2. Petitioner’s Contradictory Testimony

A key factor in the decision was the Petitioner’s own testimony during cross-examination. When asked about his assertion that five DMMA committees meet at the request of the chair, the Judge noted:

“Petitioner stated that five of the committees listed in the Volunteer Request page ‘meet at the request of the chair and they’re not regularly scheduled.'” (Hearing record 30:52 – 31:15)

The Judge found that in this statement, the Petitioner himself used the phrase “not regularly scheduled” to describe meetings that were called as needed rather than held at fixed intervals, thereby undermining his own legal argument.

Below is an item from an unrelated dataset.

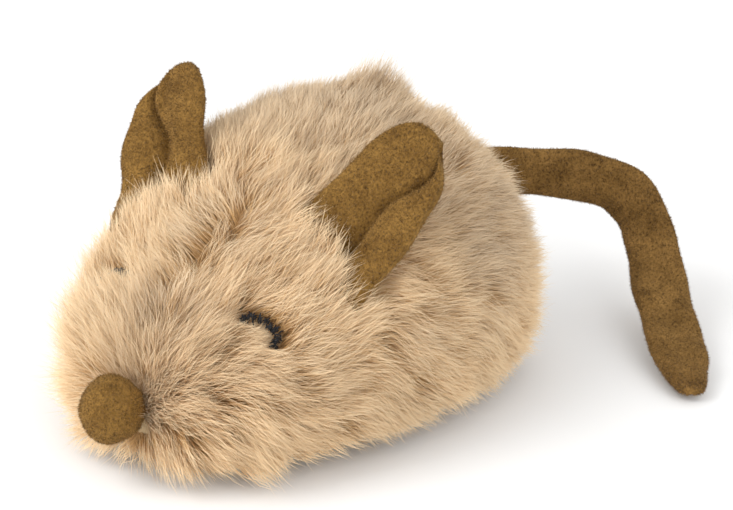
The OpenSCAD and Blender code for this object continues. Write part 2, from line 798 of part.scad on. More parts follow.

3. Specific Language Overrides General Policy

The Judge addressed the Petitioner’s argument regarding the statute’s broad policy statement in favor of open meetings (A.R.S. § 33-1804(F)). The decision explicitly states:

“The general policy statement in favor of open meetings set forth in A.R.S. § 33-1804(F) does not override the specific provisions of A.R.S. § 33-1804(A) that only ‘regularly scheduled’ committee meetings must be open to the members.”

This conclusion establishes that the specific qualifier “regularly scheduled” in subsection (A) creates a deliberate exception to the general policy for certain committee meetings.

Final Order and Implications

Order: The Administrative Law Judge ordered that the Petitioner’s petition be denied.

Conclusion: The Judge concluded that at the time of the September 6, 2017 meeting, the DMMA Communication Committee did not hold “regularly scheduled” meetings as defined by the statute. Therefore, the Respondent’s decision to hold a closed meeting was not a violation of A.R.S. § 33-1804.

This decision, issued on May 10, 2018, is binding on the parties. Any appeal must be filed with the superior court within thirty-five days from the date of service.